Quando uma pessoa se julga estar livre em suas vivências, está mesmo livre? Quando uma pessoa se julga estar presa em suas vivências, está mesmo presa? É possível alguém que se considere livre em suas vivências, estar mais preso do que aquele outro que ele considera preso?
“Mas o que aconteceria se alguém averiguasse o que existe no lado bom da vida e fosse além do vazio?”. Há uma história interessante de uma pessoa que estava com sua passagem aérea comprada para uma poltrona em classe econômica e quando, no embarque, aproximou-se de seu assento, havia lateralmente um casal com um bebê de colo e, como a viagem era um tanto longa, a pessoa se dispôs a sentar-se em outra poltrona – conversando com a equipe de bordo. Porém, não havendo um lugar na classe econômica, orientado pela equipe, foi convidado a ocupar uma poltrona em outra classe, e assim facilitou a viagem para o casal com o bebê. Para sua surpresa, sentou-se exatamente ao lado de alguém que viria a oferecer-lhe uma oportunidade no campo do trabalho, uma oportunidade que sonhava. Dessa forma, exatamente por haver separação, barreira é que foi possível a aproximação. Talvez se não houvesse aquele limite, não teria a oportunidade, pelas próprias condições da viagem e outras coisas mais.

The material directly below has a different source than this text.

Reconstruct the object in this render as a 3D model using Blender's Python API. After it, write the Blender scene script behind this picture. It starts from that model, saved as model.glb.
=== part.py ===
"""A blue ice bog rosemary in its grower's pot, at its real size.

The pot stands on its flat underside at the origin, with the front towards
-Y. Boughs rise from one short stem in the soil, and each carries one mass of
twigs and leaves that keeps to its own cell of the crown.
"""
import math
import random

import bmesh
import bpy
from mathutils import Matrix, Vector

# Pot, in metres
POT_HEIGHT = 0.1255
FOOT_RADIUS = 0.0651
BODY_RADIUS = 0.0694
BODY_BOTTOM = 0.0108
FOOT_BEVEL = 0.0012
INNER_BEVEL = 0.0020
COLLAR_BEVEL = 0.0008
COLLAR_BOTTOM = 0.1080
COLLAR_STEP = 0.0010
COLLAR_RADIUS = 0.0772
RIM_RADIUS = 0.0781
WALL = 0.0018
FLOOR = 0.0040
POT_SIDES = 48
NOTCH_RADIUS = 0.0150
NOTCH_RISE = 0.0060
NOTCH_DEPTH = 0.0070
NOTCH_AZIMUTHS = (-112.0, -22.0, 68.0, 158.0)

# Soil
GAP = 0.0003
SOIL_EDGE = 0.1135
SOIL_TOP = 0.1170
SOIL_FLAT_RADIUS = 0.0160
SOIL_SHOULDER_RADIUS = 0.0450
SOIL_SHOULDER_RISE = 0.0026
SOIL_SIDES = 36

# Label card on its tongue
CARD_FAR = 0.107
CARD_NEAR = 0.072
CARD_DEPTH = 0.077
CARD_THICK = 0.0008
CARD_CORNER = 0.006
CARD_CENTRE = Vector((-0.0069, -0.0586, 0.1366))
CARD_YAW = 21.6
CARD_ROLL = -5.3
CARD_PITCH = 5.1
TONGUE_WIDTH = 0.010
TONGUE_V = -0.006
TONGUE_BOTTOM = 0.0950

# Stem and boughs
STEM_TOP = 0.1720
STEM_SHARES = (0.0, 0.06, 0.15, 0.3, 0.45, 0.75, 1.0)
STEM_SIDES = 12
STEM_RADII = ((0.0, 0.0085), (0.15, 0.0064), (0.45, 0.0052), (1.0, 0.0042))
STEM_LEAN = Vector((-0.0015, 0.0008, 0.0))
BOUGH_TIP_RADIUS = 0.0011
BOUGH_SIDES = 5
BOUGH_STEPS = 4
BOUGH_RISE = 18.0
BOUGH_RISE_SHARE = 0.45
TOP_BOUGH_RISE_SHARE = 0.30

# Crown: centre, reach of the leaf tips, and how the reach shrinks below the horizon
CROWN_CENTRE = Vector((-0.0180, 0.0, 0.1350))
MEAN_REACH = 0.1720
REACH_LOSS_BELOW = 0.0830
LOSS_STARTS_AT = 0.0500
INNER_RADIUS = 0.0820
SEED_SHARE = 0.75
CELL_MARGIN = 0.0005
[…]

Claro que não se pode deixar de considerar tantas formas de separação em que se não fosse assim, como na história – a condição econômica – não haveria como aproximar. Há muitas outras! No entanto, em algumas realidades que separam, nem querendo, há possibilidade de aproximação. Desse modo, o que é pouco comum para algumas pessoas é pensar que quando determinadas coisas que “separam e prendem”, podem contribuir e, virem a ser de fato uma ajuda e “quem sabe [determinada pessoa] descobrisse o lado bom da vida e usasse tudo que aprendeu sendo infeliz, para chegar lá!”, ou seja, algumas pessoas só convivem pelo fato de um punhado de conceitos que aprisionam, possibilitarem tal permanência na convivência. Para algumas pessoas se não fossem as “prisões, barreiras”, não ficariam um mês em determinado trabalho; se não fossem os muros existenciais, alguns casais não conviveriam por muito tempo, pois, só são próximos por causa de barreiras, de conceitos que os prendem.
Há sérias prisões, pois, ainda que haja quem acredite estar vivendo solto, muitas vezes está preso em alienações diversas e que só não serão apontadas para não tencionar o artigo. São tantas as formas de prisão desde estruturais, até mesmo ideológicas e, por que não dizer, culturais.
Necessariamente, o que prende, separa ou aproxima não é prejudicial, danoso, pois, com isso “descobriria que viver bem é apenas gostar de como se está vivo”. Algumas pessoas vivem bem num estado de alienação, presas e até se sentem seguras. Em muitos casos, talvez seja a única possibilidade de poder manter a vida em suas relações diversas: trabalhos; amizades; conjugalidade; espiritualidade etc.